▸ EXERCISE INSTRUCTIONS
Find every line with "vertices" in it, then report how many there are and nothing more.

▸ PROVIDED INFORMATION
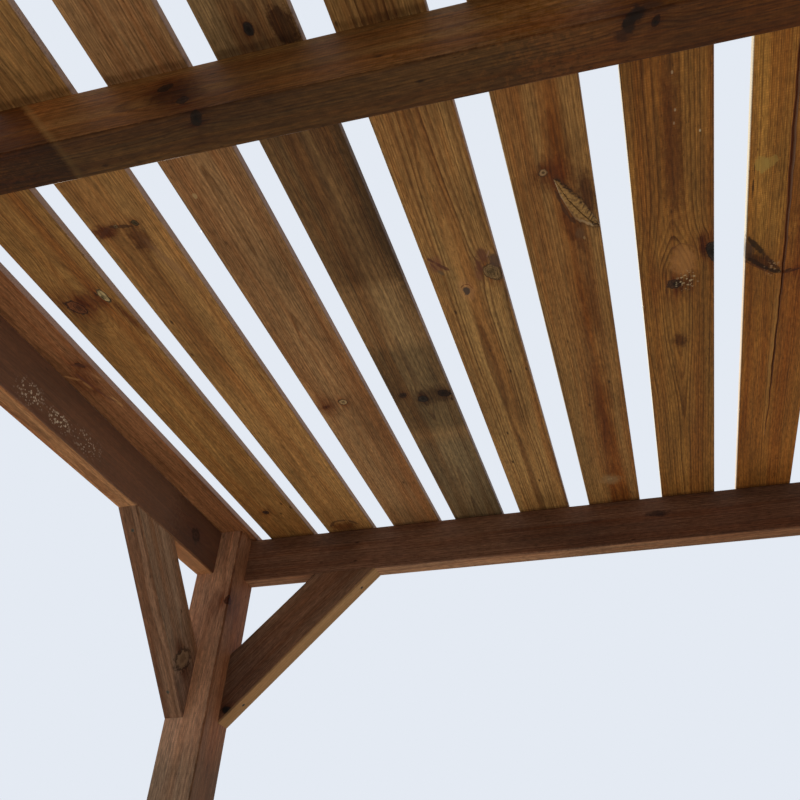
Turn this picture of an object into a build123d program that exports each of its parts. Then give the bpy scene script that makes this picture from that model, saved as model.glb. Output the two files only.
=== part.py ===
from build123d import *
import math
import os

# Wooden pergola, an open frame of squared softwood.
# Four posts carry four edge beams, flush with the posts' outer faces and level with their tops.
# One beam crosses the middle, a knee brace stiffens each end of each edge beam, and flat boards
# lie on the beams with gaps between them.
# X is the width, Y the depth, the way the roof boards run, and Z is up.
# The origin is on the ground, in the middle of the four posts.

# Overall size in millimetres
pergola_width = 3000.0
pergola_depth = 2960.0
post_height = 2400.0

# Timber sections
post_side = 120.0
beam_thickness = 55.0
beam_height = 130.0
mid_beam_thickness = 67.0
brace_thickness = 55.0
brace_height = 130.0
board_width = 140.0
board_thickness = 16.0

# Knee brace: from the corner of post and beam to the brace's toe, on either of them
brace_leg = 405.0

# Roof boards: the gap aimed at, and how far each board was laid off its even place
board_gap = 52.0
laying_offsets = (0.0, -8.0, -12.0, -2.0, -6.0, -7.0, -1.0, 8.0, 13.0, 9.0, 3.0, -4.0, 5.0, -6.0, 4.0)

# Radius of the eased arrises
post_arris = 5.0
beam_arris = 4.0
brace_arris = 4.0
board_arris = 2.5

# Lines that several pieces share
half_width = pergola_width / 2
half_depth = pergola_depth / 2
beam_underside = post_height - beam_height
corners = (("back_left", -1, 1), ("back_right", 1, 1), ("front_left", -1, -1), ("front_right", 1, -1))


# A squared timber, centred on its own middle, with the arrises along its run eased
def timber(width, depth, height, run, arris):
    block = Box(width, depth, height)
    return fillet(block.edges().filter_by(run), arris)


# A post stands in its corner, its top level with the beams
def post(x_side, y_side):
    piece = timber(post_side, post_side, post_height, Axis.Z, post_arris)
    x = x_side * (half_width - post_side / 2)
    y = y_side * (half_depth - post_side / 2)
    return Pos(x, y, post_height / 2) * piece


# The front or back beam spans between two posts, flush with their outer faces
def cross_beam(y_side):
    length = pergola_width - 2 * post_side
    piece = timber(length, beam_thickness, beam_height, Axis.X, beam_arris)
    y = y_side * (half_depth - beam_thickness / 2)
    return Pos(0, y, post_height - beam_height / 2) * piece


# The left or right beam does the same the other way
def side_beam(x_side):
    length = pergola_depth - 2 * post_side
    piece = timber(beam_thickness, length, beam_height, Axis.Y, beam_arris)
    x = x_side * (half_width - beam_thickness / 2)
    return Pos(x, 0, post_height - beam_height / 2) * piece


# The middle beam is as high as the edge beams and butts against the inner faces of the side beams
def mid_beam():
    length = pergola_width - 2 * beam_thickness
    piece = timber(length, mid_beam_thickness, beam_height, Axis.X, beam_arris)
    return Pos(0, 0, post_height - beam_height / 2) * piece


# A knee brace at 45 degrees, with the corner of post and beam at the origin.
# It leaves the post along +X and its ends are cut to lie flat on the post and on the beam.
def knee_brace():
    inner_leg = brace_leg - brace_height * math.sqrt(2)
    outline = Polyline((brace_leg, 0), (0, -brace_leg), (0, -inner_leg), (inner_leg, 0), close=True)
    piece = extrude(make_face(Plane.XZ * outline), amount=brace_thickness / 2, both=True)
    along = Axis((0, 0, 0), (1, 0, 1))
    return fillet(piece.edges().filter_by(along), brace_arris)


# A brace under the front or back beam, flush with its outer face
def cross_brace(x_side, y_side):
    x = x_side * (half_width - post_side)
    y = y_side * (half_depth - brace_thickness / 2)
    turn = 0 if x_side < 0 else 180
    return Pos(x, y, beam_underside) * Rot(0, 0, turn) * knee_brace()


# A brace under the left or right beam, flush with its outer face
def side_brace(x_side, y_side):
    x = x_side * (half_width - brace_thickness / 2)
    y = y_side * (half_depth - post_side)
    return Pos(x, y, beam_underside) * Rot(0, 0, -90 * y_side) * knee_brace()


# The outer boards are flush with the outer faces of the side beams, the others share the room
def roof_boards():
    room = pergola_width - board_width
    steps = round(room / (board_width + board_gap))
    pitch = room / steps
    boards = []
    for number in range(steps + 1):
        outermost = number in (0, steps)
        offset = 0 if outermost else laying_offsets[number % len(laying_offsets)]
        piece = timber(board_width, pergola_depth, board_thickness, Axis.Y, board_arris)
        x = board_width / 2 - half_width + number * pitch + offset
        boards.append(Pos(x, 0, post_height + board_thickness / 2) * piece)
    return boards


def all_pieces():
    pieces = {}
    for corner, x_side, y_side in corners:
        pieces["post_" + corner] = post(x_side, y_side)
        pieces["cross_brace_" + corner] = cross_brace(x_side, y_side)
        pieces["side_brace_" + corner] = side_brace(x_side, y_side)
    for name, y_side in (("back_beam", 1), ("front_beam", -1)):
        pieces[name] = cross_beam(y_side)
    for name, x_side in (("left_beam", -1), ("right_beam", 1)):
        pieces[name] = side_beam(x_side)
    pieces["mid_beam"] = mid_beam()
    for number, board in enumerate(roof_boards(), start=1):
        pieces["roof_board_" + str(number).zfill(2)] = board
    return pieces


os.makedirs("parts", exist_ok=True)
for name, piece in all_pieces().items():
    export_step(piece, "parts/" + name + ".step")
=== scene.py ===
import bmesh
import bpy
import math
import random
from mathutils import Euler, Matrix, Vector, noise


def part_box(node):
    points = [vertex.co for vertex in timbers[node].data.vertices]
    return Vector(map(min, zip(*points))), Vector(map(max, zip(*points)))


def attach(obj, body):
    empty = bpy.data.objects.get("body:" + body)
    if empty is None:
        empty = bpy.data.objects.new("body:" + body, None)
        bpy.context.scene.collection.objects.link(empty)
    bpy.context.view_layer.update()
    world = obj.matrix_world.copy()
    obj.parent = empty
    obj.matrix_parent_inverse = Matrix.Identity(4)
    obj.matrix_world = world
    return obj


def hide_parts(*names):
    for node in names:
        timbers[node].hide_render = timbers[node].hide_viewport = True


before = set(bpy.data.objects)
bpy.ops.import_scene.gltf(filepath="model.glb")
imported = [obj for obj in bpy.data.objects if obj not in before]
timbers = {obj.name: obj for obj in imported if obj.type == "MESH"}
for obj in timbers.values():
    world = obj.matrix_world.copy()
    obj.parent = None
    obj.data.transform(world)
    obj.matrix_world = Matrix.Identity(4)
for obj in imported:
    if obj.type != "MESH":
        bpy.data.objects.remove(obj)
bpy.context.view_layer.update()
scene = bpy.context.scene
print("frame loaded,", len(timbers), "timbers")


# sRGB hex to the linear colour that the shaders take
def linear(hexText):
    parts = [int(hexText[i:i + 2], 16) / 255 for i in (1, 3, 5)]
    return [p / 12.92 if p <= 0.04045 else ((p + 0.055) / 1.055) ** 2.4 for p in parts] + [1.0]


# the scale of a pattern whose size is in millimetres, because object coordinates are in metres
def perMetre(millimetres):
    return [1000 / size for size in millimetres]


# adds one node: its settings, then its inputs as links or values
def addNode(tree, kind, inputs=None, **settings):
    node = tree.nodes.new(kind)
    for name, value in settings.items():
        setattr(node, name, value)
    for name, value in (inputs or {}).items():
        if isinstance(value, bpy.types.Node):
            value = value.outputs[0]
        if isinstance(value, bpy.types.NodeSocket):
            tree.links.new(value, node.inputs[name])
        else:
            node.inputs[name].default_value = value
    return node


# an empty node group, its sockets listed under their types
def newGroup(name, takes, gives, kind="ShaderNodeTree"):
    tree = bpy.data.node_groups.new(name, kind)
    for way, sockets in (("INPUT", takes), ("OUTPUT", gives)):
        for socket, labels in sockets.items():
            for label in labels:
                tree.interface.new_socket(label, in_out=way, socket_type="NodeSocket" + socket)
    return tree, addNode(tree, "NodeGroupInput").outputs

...

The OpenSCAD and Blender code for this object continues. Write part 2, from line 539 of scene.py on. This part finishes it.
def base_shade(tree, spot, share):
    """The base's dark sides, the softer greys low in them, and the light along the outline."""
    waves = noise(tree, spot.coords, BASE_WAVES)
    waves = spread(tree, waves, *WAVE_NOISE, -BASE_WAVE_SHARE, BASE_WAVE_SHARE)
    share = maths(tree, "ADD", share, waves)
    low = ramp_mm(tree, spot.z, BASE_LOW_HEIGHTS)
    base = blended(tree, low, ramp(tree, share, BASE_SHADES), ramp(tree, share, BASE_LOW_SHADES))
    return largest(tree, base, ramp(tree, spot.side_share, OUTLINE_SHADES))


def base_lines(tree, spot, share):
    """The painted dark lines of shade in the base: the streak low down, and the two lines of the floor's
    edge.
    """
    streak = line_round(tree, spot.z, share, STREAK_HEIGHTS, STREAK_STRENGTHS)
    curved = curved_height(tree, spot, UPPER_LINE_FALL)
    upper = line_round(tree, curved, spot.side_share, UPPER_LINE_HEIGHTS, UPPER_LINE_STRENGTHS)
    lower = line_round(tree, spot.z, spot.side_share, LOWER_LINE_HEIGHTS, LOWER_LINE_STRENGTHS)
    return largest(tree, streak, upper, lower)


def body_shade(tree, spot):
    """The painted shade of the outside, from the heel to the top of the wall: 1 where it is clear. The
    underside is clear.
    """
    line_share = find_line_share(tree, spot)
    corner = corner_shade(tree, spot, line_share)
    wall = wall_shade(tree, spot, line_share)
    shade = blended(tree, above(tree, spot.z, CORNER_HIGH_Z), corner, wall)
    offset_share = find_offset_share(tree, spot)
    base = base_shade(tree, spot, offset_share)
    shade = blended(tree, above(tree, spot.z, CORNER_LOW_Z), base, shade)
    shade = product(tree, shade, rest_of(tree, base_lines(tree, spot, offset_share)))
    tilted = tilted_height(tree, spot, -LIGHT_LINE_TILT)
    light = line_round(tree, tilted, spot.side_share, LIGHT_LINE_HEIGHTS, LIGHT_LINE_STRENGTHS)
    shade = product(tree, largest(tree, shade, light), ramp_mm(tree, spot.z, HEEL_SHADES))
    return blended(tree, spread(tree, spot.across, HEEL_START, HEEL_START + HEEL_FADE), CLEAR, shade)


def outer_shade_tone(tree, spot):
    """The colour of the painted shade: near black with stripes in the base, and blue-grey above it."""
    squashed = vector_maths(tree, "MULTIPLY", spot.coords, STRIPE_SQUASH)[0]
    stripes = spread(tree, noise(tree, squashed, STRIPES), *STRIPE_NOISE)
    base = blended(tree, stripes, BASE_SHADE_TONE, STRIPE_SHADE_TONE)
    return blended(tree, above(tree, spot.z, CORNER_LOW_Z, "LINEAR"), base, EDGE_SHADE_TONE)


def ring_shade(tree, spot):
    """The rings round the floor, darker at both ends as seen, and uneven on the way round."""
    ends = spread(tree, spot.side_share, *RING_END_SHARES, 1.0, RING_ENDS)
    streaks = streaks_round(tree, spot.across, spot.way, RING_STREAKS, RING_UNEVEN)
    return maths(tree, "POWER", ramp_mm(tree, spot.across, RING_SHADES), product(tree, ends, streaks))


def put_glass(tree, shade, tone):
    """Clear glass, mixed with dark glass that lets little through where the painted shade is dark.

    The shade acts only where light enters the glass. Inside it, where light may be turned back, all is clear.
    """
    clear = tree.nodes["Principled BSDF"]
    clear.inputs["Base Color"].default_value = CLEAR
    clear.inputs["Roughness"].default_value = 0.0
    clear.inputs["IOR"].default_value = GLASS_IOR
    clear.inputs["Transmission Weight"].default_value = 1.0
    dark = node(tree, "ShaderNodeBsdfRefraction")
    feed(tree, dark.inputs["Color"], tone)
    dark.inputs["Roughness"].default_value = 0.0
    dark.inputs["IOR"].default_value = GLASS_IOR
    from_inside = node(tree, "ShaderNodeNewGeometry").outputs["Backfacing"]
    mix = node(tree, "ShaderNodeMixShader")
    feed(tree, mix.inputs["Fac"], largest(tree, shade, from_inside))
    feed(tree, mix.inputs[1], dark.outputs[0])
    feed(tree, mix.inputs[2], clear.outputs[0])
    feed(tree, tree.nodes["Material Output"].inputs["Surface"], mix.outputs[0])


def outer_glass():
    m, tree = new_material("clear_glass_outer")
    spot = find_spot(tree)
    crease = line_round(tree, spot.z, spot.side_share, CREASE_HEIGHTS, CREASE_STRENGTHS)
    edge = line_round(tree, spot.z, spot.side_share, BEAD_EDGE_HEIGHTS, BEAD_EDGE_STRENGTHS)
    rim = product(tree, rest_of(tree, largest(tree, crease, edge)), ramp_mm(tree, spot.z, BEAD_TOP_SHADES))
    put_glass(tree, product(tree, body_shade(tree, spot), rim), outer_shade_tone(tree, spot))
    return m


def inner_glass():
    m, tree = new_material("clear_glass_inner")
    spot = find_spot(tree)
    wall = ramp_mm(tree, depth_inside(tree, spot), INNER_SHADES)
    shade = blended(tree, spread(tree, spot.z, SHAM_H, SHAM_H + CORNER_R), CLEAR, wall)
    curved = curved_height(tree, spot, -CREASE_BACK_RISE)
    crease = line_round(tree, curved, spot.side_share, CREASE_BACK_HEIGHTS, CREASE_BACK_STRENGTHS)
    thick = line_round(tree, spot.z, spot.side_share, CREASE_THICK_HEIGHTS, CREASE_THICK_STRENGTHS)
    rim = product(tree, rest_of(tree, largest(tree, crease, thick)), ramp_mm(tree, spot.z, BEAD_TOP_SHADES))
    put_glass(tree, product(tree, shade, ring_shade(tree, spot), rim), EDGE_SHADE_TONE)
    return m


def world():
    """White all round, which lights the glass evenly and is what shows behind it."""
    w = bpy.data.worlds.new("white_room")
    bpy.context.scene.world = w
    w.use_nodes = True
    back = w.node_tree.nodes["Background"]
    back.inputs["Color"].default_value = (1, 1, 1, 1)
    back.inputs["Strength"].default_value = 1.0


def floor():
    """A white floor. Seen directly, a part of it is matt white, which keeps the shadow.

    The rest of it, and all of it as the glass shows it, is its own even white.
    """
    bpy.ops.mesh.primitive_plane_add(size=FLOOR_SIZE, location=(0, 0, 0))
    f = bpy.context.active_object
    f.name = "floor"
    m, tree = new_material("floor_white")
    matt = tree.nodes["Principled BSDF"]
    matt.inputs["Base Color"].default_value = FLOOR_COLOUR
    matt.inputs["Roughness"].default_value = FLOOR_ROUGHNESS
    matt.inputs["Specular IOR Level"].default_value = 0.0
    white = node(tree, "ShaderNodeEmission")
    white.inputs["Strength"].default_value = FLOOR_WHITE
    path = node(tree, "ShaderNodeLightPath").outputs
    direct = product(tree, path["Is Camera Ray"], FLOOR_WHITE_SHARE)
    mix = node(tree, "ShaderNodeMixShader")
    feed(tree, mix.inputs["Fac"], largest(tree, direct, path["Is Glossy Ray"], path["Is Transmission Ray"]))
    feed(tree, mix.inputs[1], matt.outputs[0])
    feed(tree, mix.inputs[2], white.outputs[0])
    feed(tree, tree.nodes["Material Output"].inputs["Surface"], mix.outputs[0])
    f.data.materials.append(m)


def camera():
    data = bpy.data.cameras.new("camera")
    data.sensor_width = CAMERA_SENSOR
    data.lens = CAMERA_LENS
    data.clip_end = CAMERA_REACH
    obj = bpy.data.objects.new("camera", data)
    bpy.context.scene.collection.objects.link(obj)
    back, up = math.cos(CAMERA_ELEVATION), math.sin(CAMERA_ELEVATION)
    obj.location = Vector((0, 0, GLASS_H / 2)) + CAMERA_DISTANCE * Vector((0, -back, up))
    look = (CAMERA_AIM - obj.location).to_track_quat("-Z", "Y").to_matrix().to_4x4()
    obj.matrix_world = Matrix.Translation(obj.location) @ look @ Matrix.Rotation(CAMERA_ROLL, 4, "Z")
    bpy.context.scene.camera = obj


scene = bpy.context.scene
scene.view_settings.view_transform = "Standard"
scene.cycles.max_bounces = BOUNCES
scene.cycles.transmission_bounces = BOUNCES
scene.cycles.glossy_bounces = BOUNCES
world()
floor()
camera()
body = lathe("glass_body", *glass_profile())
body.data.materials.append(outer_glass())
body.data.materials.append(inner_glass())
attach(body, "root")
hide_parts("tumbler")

...

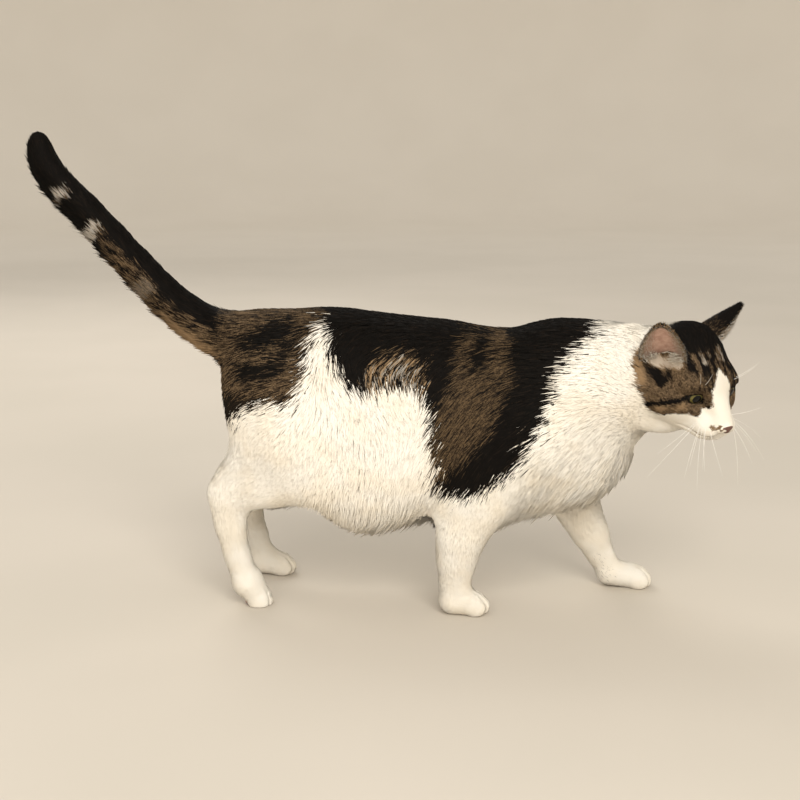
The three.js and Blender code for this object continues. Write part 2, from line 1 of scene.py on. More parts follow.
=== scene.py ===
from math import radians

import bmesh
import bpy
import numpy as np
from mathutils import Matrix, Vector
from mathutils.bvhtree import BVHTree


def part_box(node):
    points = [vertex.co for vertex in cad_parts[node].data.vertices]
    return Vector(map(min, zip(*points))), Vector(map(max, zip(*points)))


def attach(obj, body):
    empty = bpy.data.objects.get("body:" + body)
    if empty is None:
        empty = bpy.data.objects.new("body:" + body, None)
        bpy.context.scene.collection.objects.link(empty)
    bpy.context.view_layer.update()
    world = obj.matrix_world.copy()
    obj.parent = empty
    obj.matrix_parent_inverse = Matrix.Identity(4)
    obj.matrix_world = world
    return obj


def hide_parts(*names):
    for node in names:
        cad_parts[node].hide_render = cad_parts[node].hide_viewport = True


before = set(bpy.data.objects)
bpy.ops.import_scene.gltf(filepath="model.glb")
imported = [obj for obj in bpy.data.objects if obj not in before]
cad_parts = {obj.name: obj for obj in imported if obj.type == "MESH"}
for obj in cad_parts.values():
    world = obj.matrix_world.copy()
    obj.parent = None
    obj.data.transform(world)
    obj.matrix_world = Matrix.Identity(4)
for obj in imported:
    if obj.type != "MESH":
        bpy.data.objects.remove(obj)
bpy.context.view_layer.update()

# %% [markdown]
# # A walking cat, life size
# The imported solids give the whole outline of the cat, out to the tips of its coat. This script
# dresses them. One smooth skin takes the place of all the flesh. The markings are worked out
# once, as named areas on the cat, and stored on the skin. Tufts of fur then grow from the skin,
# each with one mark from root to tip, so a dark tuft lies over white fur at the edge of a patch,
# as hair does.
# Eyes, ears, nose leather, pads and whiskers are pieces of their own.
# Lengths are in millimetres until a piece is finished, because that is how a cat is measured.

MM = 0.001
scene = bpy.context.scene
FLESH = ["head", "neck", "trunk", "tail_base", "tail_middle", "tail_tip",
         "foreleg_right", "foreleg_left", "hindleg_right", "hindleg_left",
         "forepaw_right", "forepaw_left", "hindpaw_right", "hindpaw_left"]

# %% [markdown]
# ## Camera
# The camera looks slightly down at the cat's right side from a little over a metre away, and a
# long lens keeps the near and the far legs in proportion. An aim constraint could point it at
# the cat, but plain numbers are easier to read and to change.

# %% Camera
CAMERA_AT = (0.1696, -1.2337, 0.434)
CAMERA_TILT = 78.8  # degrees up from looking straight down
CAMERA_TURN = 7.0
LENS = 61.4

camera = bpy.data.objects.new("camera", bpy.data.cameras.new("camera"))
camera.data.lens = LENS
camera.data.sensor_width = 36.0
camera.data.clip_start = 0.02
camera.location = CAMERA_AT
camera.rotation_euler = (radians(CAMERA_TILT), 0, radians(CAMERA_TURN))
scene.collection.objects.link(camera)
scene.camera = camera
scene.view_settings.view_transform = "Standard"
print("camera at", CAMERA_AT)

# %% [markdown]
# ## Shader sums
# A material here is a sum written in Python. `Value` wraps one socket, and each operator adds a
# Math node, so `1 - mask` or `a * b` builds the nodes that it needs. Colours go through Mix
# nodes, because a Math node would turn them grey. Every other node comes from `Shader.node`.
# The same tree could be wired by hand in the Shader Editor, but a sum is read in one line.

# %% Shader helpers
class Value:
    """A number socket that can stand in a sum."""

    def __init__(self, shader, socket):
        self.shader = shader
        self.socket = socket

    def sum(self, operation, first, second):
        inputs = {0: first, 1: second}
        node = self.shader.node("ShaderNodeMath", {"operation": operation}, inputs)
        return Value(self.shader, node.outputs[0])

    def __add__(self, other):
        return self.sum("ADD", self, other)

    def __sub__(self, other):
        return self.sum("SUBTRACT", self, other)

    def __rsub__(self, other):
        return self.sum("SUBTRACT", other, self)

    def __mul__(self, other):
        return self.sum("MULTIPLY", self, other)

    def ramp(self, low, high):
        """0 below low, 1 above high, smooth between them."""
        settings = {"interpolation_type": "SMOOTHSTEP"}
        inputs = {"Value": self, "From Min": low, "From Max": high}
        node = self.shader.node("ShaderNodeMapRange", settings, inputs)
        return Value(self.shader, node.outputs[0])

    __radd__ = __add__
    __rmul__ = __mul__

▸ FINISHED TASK
2